In a January 2005 interview, reflecting on his life with his (now former) partner, graphic designer Dennis Pilsits, Burroughs said paying tax should allow same-sex couples full legal entitlements: "That’s what gay people need to be allowed to do — get married. Not have domestic partnerships; that’s not acceptable. I don’t believe for a moment [gay marriage] would destroy the sanctity of marriage. But let’s just say for a moment that it does. Well, then the sanctity of marriage just has to be destroyed. It’s just too bad. You can’t have one set of benefits and only give them to some of the people."
In 2005, Universal Studios and Red Wagon Productions bought the rights to a film based on a then-unreleased memoir about Burroughs' relationship with his father. The book, called A Wolf at the Table, was released on April 29, 2008.
In October 2009, Burroughs released Stories for Christmas, a book of short Christmas stories based on true events that occurred during his childhood.
Burroughs divides times between New York City and Amherst, Massachusetts.
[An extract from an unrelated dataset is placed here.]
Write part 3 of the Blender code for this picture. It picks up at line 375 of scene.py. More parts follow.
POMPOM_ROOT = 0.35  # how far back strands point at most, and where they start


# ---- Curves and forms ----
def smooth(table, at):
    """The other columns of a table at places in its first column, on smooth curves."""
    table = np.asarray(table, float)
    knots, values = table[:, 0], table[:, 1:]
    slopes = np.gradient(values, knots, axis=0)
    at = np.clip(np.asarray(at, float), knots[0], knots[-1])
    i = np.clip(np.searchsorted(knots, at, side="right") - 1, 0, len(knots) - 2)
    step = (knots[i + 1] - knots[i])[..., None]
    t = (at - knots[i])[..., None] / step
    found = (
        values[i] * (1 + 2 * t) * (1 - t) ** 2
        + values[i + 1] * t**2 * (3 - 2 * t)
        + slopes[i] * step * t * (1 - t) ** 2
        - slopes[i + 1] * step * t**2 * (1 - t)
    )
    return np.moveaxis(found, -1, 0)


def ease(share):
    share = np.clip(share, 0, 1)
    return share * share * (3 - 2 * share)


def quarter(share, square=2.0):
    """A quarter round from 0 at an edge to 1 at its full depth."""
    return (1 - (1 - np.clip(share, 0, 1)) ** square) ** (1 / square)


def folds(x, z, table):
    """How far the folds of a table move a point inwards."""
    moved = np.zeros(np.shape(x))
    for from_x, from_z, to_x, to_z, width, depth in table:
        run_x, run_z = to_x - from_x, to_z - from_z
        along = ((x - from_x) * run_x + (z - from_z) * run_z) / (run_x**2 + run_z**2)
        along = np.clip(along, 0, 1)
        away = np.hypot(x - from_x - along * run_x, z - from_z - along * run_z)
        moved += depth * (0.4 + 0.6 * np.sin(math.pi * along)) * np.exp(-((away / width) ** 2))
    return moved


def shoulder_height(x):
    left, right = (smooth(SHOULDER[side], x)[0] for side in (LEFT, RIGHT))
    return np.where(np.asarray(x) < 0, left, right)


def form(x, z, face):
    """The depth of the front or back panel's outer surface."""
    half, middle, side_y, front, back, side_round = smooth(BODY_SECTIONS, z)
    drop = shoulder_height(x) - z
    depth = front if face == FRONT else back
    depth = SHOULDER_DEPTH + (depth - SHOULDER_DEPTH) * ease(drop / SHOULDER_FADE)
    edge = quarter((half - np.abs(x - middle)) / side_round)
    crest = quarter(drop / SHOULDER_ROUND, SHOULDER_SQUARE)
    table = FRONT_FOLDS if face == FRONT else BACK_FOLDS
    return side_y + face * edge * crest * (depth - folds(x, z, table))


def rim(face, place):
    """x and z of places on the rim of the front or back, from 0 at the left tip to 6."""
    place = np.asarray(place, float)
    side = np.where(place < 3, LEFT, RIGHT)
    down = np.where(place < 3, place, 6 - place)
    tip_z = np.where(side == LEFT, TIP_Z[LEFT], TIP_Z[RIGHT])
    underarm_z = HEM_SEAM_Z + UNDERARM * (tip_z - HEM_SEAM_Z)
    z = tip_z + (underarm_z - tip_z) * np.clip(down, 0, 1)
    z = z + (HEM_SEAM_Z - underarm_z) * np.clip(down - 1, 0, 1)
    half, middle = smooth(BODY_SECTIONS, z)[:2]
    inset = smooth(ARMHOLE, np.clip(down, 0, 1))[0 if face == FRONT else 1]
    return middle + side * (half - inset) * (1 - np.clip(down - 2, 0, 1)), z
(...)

In August 2007, Burroughs and his publisher, St. Martin's Press, settled with the Turcotte family, who stated that they were the basis for the Finch family portrayed in the book. The Turcottes, who alleged that Running with Scissors was largely fictional and written in a sensational manner, sought damages of $2 million for invasion of privacy, defamation, and emotional distress. Burroughs defended his work as "entirely accurate", but agreed to call the work a "book" (instead of "memoir") in the author's note, to alter the acknowledgments page in future editions to recognize the Turcotte family's conflicting memories of described events, and express regret for "any unintentional harm" to the Turcotte family. Burroughs felt vindicated by the settlement. "I'm not at all sorry that I wrote [the book]. And you know, the suit settled-- it settled in my favor. I didn't change a word of the memoir, not one word of it. It's still a memoir, it's marketed as a memoir, [the Turcottes] agreed one hundred percent that it is a memoir."
Upon settling the Running With Scissors case in August 2007, Burroughs stated, "I consider this not only a personal victory but a victory for all memoirists. I still maintain that the book is an entirely accurate memoir, and that it was not fictionalized or sensationalized in any way. I did not embellish or invent elements. We had a very strong case because I had the truth on my side."
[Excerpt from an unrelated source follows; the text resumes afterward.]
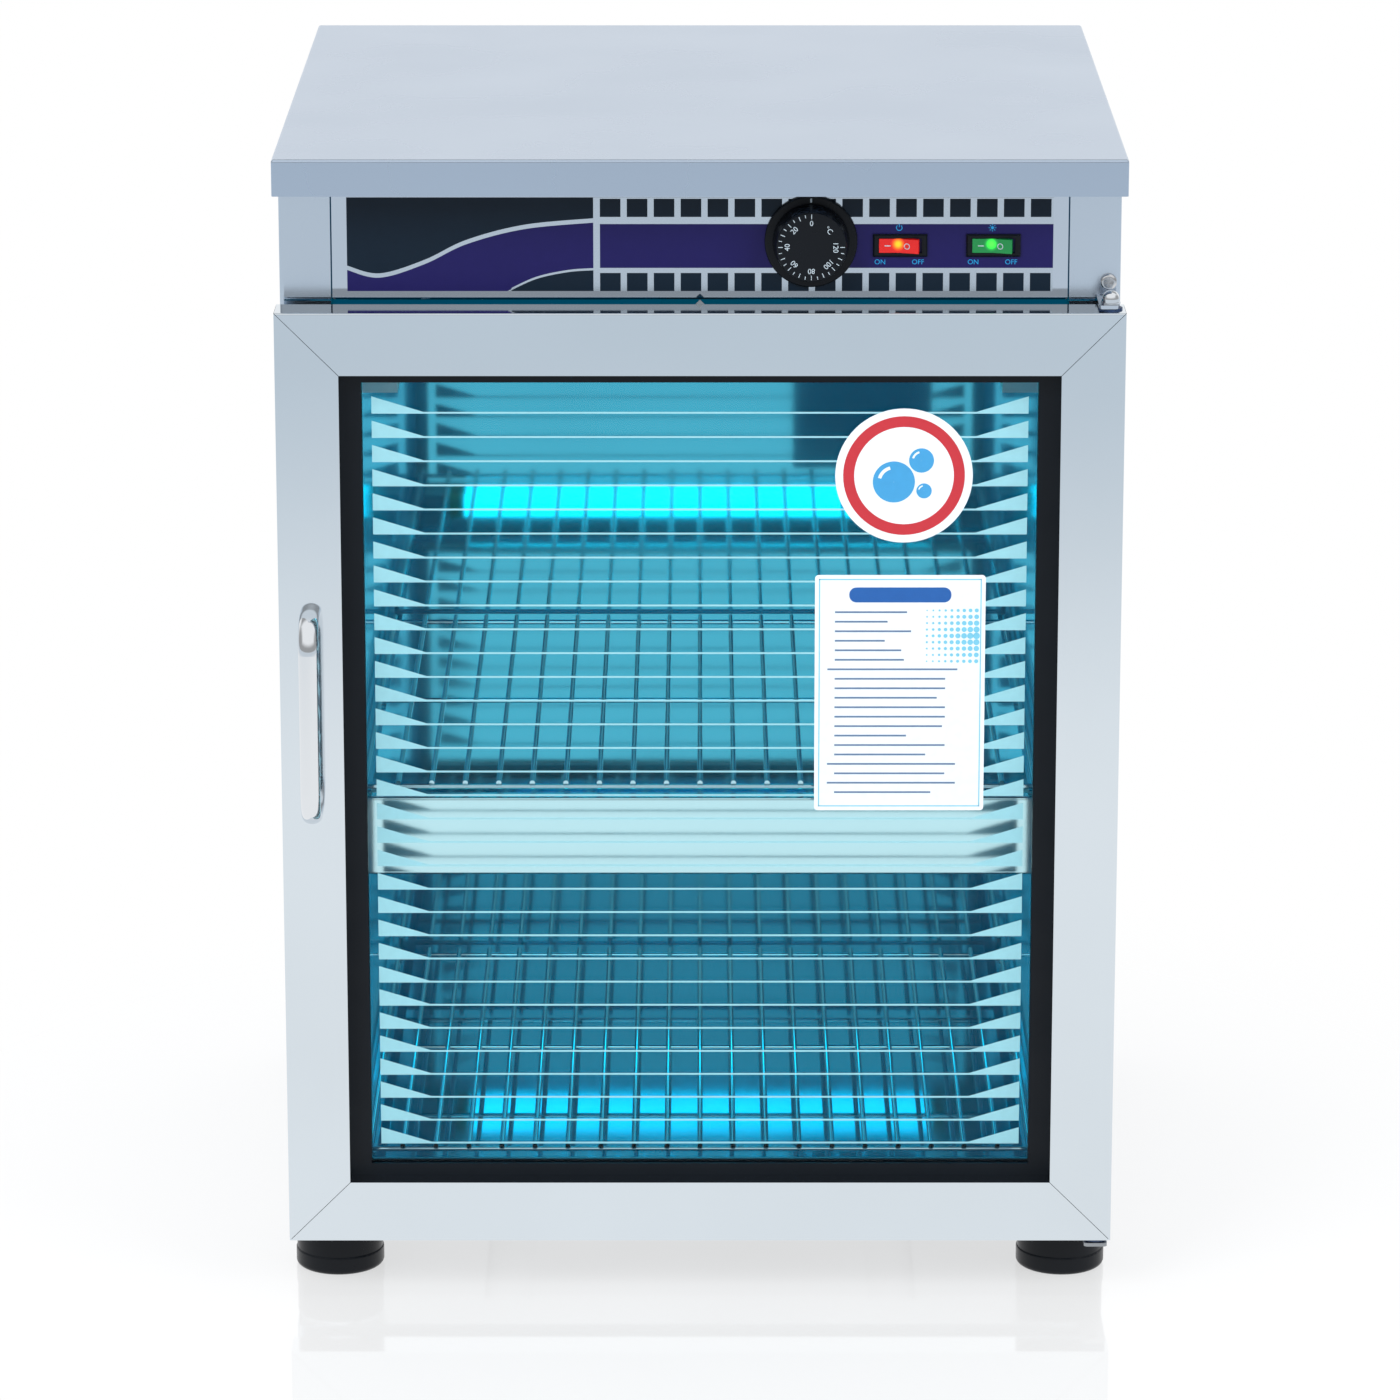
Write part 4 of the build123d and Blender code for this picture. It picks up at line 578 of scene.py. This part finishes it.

Running With Scissors was made into a film in 2006. It was directed by Ryan Murphy, produced by Brad Pitt, and starred Joseph Cross, Annette Benning, Alec Baldwin and Evan Rachel Wood. Benning was nominated for a Golden Globe for her role.
Burroughs is currently writing the screenplay for two upcoming television series: he is working on a Showtime series based on his memoir, Dry, and writing a drama series for CBS titled The Nature of Fire, which follows a group of male firefighters.